Abstract
Modern boosted spark-ignition (SI) engines and emerging advanced compression ignition (ACI) engines operate under conditions that deviate substantially from the conditions of conventional autoignition metrics, namely the research and motor octane numbers (RON and MON). The octane index (OI) is an emerging autoignition metric based on RON and MON which was developed to better describe fuel knock resistance over a broader range of engine conditions. Prior research at Oak Ridge National Laboratory (ORNL) identified that OI performs reasonably well under stoichiometric boosted conditions, but inconsistencies exist in the ability of OI to predict autoignition behavior under ACI strategies. Instead, the autoignition behavior under ACI operation was found to correlate more closely to fuel composition, suggesting fuel chemistry differences that are insensitive to the conditions of the RON and MON tests may become the dominant factor under these high efficiency operating conditions. This investigation builds on earlier work to study autoignition behavior over six pressure-temperature (PT) trajectories that correspond to a wide range of operating conditions, including boosted SI operation, partial fuel stratification (PFS), and spark-assisted compression ignition (SACI). A total of 12 different fuels were investigated, including the Co-Optima core fuels and five fuels that represent refinery-relevant blending streams. It was found that, for the ACI operating modes investigated here, the low temperature reactions dominate reactivity, similar to boosted SI operating conditions because their PT trajectories lay close to the RON trajectory. Additionally, the OI metric was found to adequately predict autoignition resistance over the PT domain, for the ACI conditions investigated here, and for fuels from different chemical families. This finding is in contrast with the prior study using a different type of ACI operation with different thermodynamic conditions, specifically a significantly higher temperature at the start of compression, illustrating that fuel response depends highly on the ACI strategy being used.
Highlights
The PT trajectories of the spark-assisted compression ignition (SACI) and partial fuel stratification (PFS) conditions investigated here were found to be in close proximity to the research octane number (RON) trajectory, with some individual cases extended into the beyond-RON domain, due to their high intake boosting requirements
The prior study used a homogeneous Advanced compression ignition (ACI) mode that had a strongly beyond-motoring octane number (MON) trajectory due the high intake temperatures required.

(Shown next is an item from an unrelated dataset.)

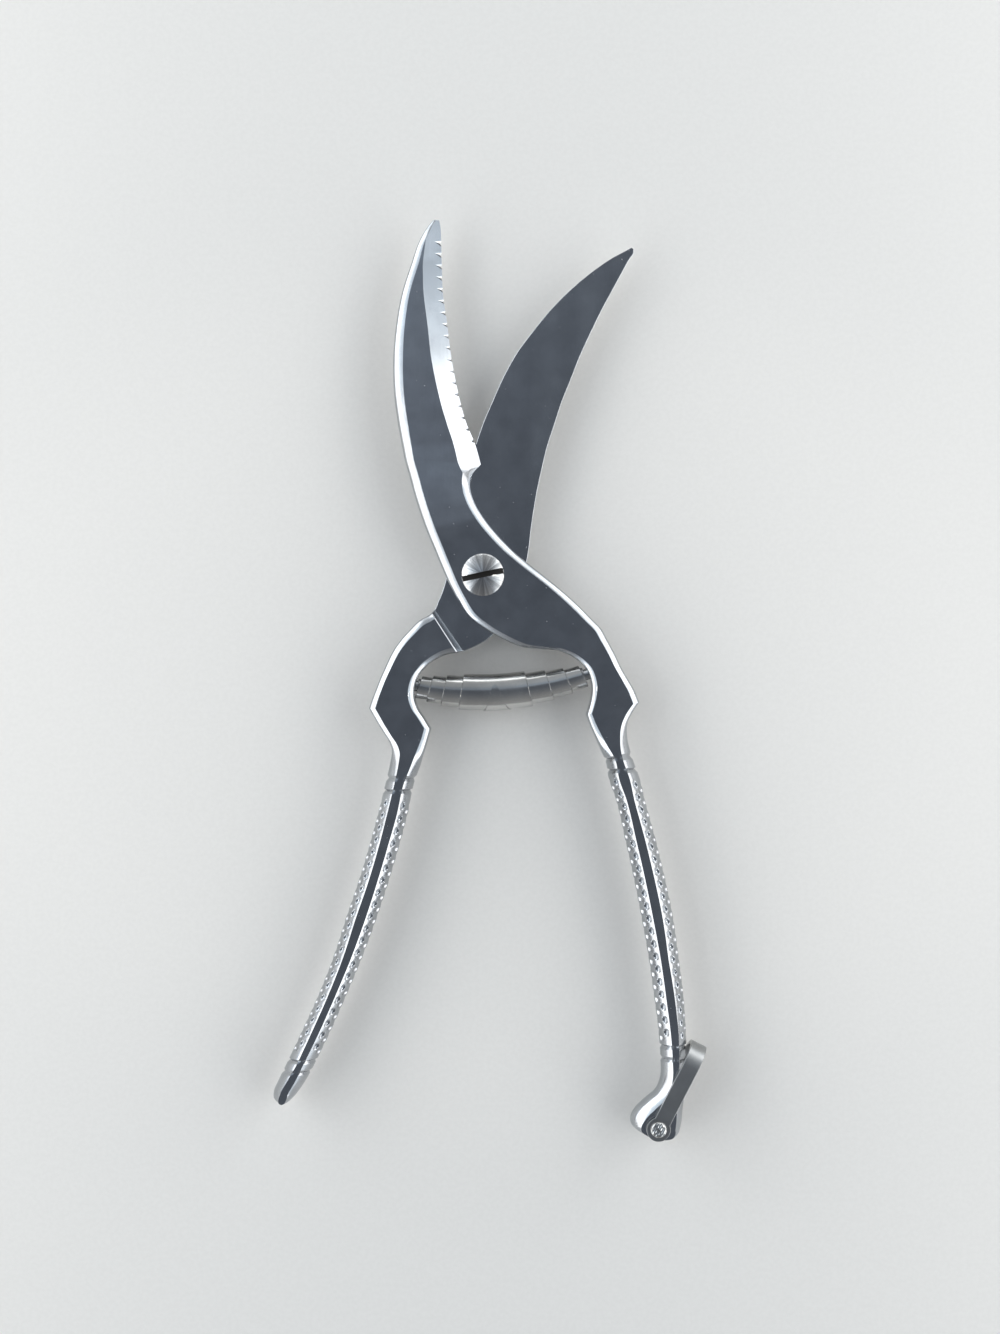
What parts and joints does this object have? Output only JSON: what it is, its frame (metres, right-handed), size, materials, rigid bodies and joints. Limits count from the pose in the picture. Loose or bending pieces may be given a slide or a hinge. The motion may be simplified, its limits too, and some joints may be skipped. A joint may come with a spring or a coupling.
{
  "type": "poultry shears",
  "caption": "Hand shears with two curved blades, one serrated, on a slotted pivot screw, with a volute spring between the arms and a strap latch on one handle.",
  "frame": {"origin": "on the pivot axis, at the flat end of the pivot screw where it comes through the nut at the back", "axes": "+Z along the pivot axis towards the slotted screw head, +Y from the pivot to the blade tips, +X towards the handle that carries the latch"},
  "size_m": [0.1168, 0.2475, 0.0152],
  "materials": {
    "polished_steel": "satin polished",
    "screw_steel": "bright turned",
    "spring_steel": "bright rolled strip",
    "strap_steel": "dull satin",
    "rivet_steel": "hammered satin"
  },
  "bodies": {
    "serrated_body": {"serrated_half": "polished_steel", "pivot_screw": "screw_steel", "pivot_nut": "screw_steel", "spring_peg_right": "screw_steel", "spring_turn_7": "spring_steel", "latch_rivet": "rivet_steel"},
    "plain_body": {"plain_half": "polished_steel", "spring_peg_left": "screw_steel", "spring_turn_1": "spring_steel"},
    "turn_2_body": {"spring_turn_2": "spring_steel"},
    "turn_3_body": {"spring_turn_3": "spring_steel"},
    "turn_4_body": {"spring_turn_4": "spring_steel"},
    "turn_5_body": {"spring_turn_5": "spring_steel"},
    "turn_6_body": {"spring_turn_6": "spring_steel"},
    "latch_body": {"latch_strap": "strap_steel"}
  },
  "joints": [
    {"name": "pivot", "type": "hinge", "parent": "serrated_body", "child": "plain_body", "pos_m": [0, 0, 0.0077], "axis": [0, 0, 1], "range_deg": [0, 33], "stiffness_Nm_per_rad": 0.6, "springref_deg": -34.38},
    {"name": "latch_swing", "type": "hinge", "parent": "serrated_body", "child": "latch_body", "pos_m": [0.047, -0.1484, 0.0077], "axis": [0, 0, 1], "range_deg": [-245, 2]},
    {"name": "turn_2_travel", "type": "hinge", "parent": "serrated_body", "child": "turn_2_body", "pos_m": [0.00186, 0.00011, 0.0077], "axis": [0, 0, 1], "range_deg": [0, 27.61]},
    {"name": "turn_3_travel", "type": "hinge", "parent": "serrated_body", "child": "turn_3_body", "pos_m": [0.00406, 0.00046, 0.0077], "axis": [0, 0, 1], "range_deg": [0, 22.06]},
    {"name": "turn_4_travel", "type": "hinge", "parent": "serrated_body", "child": "turn_4_body", "pos_m": [0.00865, 0.01055, 0.0077], "axis": [0, 0, 1], "range_deg": [0, 12.85]},
    {"name": "turn_5_travel", "type": "hinge", "parent": "serrated_body", "child": "turn_5_body", "pos_m": [0.00597, 0.03098, 0.0077], "axis": [0, 0, 1], "range_deg": [0, 5.72]},
    {"name": "turn_6_travel", "type": "hinge", "parent": "serrated_body", "child": "turn_6_body", "pos_m": [0.00525, 0.03743, 0.0077], "axis": [0, 0, 1], "range_deg": [0, 2.6]}
  ],
  "couplings": [
    {"joint": "turn_2_travel", "follows": "pivot", "ratio": 0.8364},
    {"joint": "turn_3_travel", "follows": "pivot", "ratio": 0.6681},
    {"joint": "turn_4_travel", "follows": "pivot", "ratio": 0.3891},
    {"joint": "turn_5_travel", "follows": "pivot", "ratio": 0.1731},
    {"joint": "turn_6_travel", "follows": "pivot", "ratio": 0.0784}
  ]
}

These two investigations demonstrate that a wide range of combustion strategies, operating conditions, and PT trajectories are encompassed under the classification of multi-mode ACI operation
The purpose of this study was to further investigate the accuracy of the octane index (OI) metric, and to determine if fuel chemistry differences not captured in the RON and MON tests plays a dominant role in determining fuel autoignition resistance
Summary
Increasing focus on vehicle fuel efficiency over the last decade has driven a major trend in downsizing and boosting of spark-ignition (SI) engines [1]. Adopting these technologies has allowed significant improvements in vehicle fuel efficiency without sacrificing vehicle performance [2,3,4]. While downsizing and boosting alleviates some of the efficiency penalties for SI engines at part load, it does not eliminate them. Advanced compression ignition (ACI) modes such as homogeneous charge compression ignition (HCCI), spark-assisted compression ignition (SACI), and partial fuel stratification (PFS) operate unthrottled and more effectively address part-load inefficiencies [5,6,7,8]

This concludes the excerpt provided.